Report how many lines contain the word "frame", with no other text.

═══ Raw data

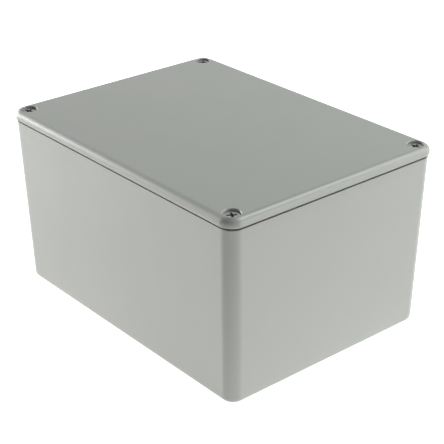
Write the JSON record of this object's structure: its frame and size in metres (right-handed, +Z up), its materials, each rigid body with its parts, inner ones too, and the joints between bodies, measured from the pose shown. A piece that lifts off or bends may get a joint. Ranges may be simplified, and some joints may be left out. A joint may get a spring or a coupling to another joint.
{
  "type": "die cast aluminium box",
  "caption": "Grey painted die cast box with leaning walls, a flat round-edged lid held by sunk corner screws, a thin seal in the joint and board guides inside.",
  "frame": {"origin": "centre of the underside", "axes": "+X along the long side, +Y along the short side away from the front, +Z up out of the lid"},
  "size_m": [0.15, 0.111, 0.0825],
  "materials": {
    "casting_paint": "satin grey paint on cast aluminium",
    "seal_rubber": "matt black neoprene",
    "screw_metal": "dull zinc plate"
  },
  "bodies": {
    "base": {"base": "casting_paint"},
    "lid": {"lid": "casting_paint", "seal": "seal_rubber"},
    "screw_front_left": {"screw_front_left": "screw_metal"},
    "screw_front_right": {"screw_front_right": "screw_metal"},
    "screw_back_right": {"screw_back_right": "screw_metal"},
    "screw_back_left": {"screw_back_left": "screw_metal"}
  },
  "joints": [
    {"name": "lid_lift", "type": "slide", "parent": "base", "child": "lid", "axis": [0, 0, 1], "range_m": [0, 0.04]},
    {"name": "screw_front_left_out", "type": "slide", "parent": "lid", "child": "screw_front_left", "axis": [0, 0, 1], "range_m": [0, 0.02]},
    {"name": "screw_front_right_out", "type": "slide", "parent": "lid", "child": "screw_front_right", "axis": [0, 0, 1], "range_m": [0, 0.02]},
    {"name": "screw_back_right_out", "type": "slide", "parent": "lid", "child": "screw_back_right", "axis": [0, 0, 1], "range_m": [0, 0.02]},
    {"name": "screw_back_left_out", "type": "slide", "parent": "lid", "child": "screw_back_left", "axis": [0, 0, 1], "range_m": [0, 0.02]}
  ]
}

══════

Exercise response:
2